PROVIDED MATERIAL

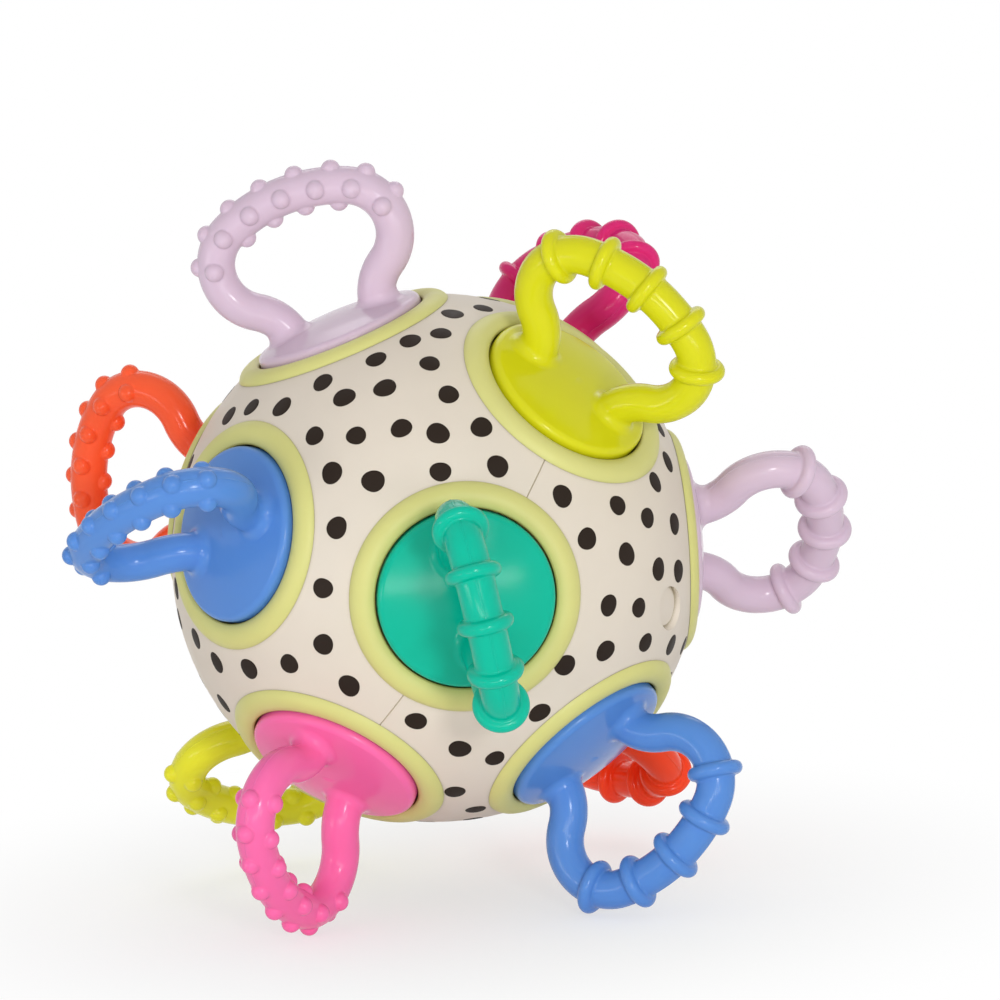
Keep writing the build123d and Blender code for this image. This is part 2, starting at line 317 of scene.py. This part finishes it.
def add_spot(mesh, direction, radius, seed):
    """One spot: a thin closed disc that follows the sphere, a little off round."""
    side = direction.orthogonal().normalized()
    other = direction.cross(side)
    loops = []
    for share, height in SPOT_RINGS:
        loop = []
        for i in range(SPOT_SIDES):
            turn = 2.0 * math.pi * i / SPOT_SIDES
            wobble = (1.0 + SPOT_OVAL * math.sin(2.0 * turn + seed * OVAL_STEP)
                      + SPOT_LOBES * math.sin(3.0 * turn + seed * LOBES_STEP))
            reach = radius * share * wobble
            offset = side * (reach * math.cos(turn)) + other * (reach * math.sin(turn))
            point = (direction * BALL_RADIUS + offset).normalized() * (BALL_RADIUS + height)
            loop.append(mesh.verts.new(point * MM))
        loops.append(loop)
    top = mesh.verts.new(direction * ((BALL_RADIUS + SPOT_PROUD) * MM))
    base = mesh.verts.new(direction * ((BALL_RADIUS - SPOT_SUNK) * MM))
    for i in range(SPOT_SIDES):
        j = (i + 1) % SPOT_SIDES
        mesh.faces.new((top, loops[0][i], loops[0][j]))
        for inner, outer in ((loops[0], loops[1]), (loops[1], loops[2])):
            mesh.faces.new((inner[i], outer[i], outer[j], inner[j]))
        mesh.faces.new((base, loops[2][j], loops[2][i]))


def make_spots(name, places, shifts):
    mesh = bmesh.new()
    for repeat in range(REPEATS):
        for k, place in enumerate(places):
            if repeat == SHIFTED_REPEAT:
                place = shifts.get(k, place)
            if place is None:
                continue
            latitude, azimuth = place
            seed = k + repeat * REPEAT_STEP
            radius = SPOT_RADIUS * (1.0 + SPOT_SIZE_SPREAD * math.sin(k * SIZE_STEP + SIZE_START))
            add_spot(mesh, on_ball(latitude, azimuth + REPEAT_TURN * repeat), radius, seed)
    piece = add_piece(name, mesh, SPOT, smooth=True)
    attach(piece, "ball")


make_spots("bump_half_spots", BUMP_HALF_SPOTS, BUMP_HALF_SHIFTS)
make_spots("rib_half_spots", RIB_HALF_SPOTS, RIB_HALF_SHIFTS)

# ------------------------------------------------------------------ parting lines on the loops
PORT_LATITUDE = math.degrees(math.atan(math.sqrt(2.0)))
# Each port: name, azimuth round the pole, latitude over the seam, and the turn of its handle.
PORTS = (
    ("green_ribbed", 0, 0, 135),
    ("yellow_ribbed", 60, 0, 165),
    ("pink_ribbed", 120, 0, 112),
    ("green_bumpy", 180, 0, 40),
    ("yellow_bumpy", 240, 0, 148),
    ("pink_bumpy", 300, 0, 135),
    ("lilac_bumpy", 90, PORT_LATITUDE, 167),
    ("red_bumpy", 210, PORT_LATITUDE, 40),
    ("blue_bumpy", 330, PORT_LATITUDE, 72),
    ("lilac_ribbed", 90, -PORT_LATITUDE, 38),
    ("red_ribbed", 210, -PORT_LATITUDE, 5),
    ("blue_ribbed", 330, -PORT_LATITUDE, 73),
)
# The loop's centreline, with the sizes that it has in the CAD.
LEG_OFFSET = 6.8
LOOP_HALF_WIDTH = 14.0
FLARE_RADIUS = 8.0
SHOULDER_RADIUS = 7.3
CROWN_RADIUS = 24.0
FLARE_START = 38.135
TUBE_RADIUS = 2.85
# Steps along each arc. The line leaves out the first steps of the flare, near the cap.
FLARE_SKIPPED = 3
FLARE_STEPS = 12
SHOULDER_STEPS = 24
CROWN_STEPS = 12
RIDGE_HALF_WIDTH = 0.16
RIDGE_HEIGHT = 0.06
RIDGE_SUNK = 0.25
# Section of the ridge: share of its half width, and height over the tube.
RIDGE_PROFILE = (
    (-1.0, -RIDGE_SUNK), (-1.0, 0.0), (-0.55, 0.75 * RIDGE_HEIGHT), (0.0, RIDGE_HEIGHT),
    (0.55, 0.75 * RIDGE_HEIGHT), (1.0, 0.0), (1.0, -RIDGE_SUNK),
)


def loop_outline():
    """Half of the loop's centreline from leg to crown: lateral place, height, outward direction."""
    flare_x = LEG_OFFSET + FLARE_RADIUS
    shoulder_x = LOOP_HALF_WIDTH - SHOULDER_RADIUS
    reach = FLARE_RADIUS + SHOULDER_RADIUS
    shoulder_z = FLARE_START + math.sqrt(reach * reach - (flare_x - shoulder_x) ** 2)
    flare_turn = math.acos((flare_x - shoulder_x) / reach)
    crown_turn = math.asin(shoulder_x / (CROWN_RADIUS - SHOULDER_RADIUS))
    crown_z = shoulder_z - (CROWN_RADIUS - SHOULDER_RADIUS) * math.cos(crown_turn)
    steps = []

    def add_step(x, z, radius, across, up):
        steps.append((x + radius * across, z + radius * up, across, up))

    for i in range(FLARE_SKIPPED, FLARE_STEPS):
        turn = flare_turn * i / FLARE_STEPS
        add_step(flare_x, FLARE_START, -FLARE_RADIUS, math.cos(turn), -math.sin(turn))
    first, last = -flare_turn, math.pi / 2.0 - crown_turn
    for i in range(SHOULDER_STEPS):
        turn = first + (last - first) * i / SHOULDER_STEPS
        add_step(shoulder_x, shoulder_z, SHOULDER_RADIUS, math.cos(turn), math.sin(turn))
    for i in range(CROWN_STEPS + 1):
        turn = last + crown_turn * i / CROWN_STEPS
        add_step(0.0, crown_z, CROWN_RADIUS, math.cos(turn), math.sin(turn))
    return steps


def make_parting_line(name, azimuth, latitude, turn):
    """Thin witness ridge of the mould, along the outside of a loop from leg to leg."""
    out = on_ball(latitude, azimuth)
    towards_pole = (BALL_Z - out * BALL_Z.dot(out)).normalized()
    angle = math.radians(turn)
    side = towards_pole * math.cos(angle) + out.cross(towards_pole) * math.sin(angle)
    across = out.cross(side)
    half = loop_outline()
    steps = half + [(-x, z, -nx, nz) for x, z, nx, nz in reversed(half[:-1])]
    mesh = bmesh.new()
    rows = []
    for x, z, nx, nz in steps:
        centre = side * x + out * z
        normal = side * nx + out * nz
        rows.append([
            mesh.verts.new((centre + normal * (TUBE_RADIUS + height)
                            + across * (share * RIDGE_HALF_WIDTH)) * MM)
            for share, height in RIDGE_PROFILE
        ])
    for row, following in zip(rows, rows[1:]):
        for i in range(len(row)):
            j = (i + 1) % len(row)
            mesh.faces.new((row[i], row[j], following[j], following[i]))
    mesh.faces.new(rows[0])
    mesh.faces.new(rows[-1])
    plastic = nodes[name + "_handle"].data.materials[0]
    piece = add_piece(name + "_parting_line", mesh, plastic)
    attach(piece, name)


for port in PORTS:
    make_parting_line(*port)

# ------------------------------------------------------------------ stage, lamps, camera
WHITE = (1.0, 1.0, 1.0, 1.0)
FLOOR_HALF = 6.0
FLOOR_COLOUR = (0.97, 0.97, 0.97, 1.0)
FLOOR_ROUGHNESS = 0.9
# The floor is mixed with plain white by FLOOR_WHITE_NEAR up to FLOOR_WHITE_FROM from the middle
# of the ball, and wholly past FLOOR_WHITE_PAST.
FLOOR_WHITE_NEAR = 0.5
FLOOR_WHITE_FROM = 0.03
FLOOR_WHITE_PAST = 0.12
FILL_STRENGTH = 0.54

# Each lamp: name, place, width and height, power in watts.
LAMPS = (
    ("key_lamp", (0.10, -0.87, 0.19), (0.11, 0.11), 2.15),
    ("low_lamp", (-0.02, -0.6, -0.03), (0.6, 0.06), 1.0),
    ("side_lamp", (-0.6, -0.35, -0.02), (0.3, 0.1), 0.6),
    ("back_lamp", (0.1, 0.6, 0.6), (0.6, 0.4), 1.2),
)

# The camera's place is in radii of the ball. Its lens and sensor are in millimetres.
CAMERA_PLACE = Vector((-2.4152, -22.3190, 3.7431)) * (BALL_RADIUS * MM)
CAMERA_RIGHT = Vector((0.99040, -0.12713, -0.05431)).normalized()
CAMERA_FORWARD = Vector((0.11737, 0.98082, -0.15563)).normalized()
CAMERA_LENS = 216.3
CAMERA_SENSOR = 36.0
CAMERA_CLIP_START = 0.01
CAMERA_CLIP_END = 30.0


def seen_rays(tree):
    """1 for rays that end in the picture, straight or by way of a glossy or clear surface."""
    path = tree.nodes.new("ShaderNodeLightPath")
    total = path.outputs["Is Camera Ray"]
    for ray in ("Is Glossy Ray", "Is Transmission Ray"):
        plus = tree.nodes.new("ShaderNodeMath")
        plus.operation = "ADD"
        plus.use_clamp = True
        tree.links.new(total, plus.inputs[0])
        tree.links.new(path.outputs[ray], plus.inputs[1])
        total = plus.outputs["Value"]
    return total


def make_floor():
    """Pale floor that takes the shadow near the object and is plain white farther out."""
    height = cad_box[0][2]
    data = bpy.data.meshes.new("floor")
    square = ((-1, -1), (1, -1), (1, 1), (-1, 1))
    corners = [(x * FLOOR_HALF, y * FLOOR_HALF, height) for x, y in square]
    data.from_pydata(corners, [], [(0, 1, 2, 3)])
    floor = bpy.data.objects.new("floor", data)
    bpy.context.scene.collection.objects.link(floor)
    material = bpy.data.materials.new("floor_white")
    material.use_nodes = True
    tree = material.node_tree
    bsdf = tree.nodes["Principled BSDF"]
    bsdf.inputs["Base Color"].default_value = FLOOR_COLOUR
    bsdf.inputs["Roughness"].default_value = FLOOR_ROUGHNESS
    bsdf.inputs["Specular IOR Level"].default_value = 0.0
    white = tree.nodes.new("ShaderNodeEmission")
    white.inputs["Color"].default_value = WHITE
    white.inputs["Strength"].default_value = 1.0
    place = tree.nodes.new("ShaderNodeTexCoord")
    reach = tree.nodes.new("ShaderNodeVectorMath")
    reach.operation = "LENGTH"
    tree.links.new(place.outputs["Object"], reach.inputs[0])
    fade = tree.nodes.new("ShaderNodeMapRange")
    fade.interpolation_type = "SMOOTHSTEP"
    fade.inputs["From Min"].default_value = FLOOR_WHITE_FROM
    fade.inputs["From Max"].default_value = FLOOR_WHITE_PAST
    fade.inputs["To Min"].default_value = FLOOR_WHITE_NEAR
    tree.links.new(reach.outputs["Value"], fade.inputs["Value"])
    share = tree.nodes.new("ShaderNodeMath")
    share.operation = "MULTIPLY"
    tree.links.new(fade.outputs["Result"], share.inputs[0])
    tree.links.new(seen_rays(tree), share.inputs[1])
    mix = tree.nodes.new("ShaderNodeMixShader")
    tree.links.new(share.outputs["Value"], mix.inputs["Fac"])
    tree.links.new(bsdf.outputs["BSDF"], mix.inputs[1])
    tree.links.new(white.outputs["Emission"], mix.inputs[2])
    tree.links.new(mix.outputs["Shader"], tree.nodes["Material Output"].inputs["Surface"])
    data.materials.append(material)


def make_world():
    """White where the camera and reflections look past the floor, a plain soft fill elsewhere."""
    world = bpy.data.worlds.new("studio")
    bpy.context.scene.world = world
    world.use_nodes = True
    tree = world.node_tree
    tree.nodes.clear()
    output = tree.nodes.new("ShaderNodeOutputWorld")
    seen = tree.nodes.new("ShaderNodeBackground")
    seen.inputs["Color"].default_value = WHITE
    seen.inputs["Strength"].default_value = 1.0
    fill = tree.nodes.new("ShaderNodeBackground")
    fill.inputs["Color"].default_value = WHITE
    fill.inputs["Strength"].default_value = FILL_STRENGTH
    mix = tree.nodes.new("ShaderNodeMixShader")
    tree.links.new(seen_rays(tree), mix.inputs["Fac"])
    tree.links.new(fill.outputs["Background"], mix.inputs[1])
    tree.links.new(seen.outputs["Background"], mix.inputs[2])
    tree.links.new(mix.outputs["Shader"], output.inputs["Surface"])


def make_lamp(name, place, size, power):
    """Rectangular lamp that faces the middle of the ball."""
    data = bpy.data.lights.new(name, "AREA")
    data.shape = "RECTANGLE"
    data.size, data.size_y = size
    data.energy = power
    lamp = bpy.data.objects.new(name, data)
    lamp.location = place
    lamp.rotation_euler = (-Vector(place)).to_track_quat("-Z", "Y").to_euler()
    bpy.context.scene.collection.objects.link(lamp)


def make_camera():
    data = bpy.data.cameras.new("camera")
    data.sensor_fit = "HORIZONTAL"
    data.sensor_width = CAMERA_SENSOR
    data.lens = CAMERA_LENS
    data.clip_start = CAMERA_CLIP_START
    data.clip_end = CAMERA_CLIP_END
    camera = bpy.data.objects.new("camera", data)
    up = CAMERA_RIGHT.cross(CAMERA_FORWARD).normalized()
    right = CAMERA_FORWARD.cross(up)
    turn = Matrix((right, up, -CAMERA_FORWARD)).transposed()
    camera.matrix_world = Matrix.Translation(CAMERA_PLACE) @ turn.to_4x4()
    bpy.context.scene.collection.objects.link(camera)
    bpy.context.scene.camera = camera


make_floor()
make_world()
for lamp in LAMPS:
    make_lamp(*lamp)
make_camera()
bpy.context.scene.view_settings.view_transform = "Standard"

PROBLEM DETAILS
Reproduce, without alteration, solely the lines beginning at the line that includes "attach(piece, name)" and ending at the line that includes "make_parting_line(*port)", both lines included.

ANSWER TO THIS EXERCISE
    attach(piece, name)


for port in PORTS:
    make_parting_line(*port)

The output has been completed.